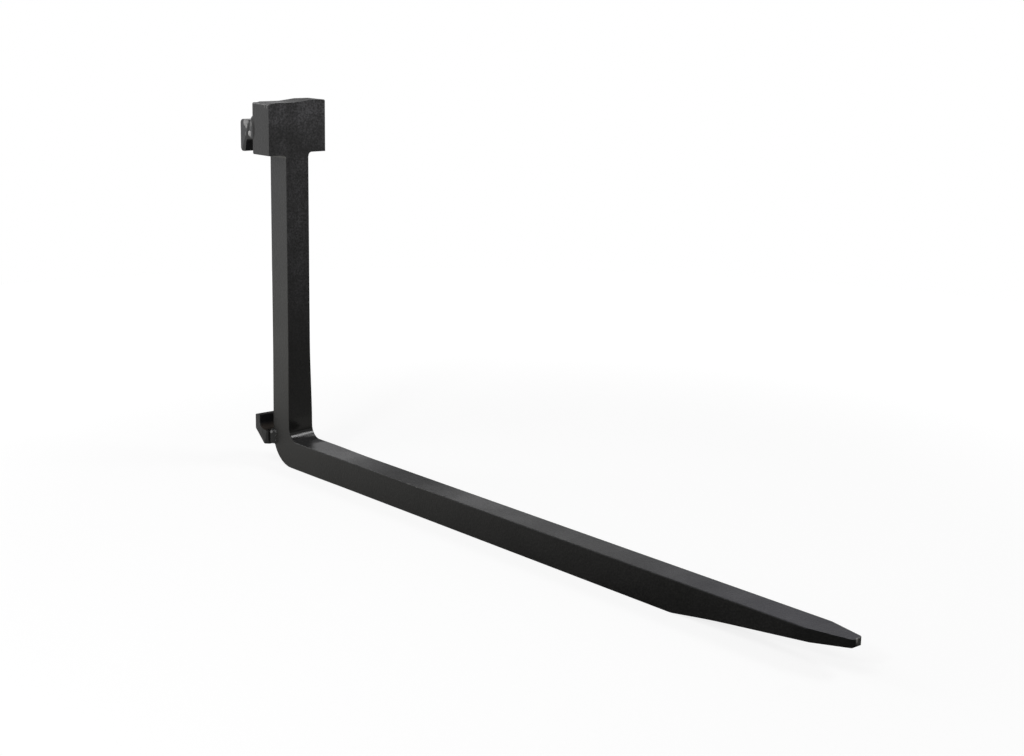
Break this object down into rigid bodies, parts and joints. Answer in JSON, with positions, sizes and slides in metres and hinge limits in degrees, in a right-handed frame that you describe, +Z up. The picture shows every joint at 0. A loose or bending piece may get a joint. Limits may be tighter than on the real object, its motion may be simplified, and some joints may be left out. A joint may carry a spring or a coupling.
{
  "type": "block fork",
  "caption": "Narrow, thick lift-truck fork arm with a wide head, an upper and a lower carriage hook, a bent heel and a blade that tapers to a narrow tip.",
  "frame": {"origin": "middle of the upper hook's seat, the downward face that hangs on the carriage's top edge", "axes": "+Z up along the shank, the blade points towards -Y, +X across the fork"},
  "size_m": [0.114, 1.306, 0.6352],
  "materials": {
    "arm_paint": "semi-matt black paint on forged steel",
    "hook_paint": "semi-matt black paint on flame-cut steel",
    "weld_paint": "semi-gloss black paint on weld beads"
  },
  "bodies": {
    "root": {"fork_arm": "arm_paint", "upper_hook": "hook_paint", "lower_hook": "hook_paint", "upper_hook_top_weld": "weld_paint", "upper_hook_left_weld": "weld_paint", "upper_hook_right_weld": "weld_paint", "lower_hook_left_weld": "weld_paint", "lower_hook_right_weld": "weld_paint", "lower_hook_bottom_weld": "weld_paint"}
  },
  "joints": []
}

==

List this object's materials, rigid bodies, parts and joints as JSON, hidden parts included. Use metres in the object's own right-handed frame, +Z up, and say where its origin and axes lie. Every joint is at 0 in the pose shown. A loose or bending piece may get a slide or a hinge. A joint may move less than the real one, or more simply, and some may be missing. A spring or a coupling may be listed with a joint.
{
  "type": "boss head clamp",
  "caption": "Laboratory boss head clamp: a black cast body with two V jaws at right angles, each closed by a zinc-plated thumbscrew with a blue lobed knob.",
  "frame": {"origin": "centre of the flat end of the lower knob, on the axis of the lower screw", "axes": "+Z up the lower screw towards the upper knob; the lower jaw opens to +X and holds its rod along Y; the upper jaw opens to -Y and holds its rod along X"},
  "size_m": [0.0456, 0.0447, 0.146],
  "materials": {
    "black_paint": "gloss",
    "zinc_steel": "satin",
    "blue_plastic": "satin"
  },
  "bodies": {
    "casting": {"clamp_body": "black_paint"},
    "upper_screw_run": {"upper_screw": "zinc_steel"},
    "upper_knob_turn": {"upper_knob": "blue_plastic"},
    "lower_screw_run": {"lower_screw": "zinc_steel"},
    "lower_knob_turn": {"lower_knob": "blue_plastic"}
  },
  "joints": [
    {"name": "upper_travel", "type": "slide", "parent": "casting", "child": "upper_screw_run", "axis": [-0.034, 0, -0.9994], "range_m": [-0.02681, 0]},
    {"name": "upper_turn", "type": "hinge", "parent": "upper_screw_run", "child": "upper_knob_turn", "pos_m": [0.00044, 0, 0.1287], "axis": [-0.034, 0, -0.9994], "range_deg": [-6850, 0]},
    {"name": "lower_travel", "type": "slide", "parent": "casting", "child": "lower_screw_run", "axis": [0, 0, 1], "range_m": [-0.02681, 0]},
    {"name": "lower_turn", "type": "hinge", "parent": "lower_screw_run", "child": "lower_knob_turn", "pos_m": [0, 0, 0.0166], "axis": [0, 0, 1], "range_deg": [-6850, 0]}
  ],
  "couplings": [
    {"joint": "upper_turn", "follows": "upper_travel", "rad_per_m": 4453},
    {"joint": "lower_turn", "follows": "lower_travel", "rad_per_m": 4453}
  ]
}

---

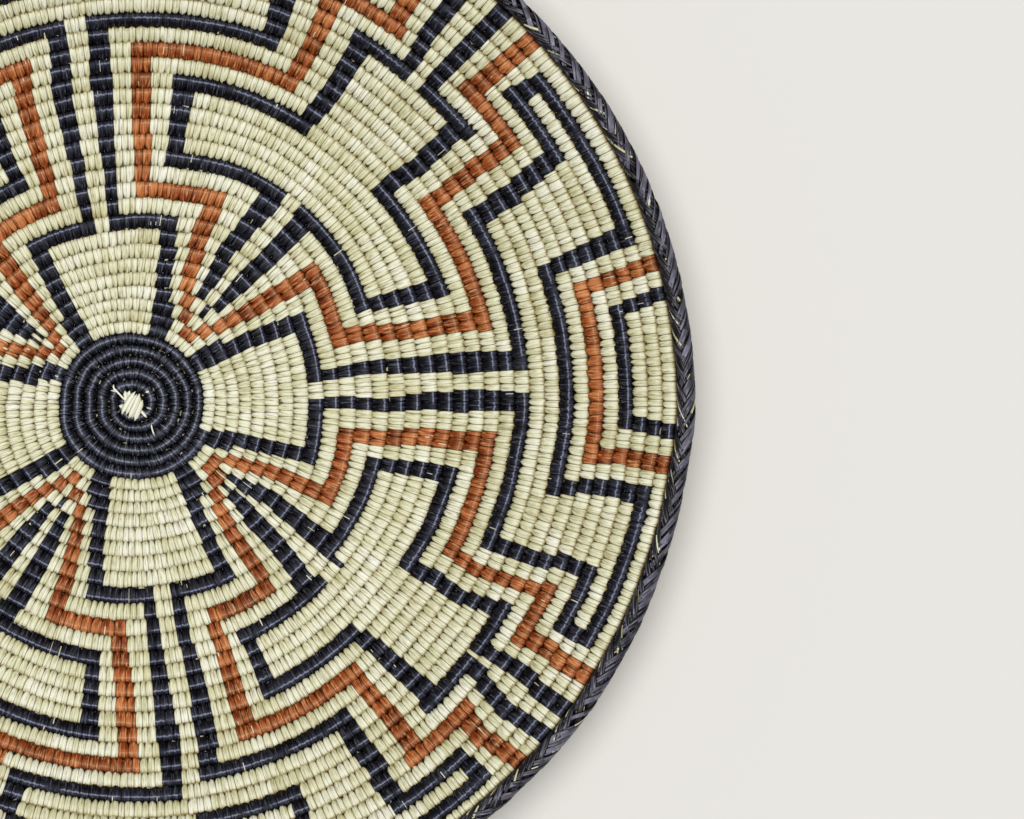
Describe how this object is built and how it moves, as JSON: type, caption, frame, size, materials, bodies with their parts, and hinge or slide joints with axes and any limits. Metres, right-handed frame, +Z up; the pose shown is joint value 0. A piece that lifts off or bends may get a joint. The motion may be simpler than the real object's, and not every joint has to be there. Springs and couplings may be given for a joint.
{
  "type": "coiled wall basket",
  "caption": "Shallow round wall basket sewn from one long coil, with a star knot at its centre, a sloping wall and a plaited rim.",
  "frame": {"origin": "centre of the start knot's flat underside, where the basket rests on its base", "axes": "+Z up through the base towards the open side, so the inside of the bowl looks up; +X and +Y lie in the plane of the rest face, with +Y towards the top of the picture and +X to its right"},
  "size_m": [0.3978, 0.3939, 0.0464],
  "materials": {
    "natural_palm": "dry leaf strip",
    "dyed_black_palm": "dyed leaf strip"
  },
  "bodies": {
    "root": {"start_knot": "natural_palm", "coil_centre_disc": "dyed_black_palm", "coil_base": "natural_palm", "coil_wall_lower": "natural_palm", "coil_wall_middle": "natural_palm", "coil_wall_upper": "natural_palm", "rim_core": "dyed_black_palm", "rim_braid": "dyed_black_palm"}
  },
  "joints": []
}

(What this task involves) Pick out and copy every line that contains the word "parts".

(Task output)
Break this object down into rigid bodies, parts and joints. Answer in JSON, with positions, sizes and slides in metres and hinge limits in degrees, in a right-handed frame that you describe, +Z up. The picture shows every joint at 0. A loose or bending piece may get a joint. Limits may be tighter than on the real object, its motion may be simplified, and some joints may be left out. A joint may carry a spring or a coupling.
List this object's materials, rigid bodies, parts and joints as JSON, hidden parts included. Use metres in the object's own right-handed frame, +Z up, and say where its origin and axes lie. Every joint is at 0 in the pose shown. A loose or bending piece may get a slide or a hinge. A joint may move less than the real one, or more simply, and some may be missing. A spring or a coupling may be listed with a joint.
Describe how this object is built and how it moves, as JSON: type, caption, frame, size, materials, bodies with their parts, and hinge or slide joints with axes and any limits. Metres, right-handed frame, +Z up; the pose shown is joint value 0. A piece that lifts off or bends may get a joint. The motion may be simpler than the real object's, and not every joint has to be there. Springs and couplings may be given for a joint.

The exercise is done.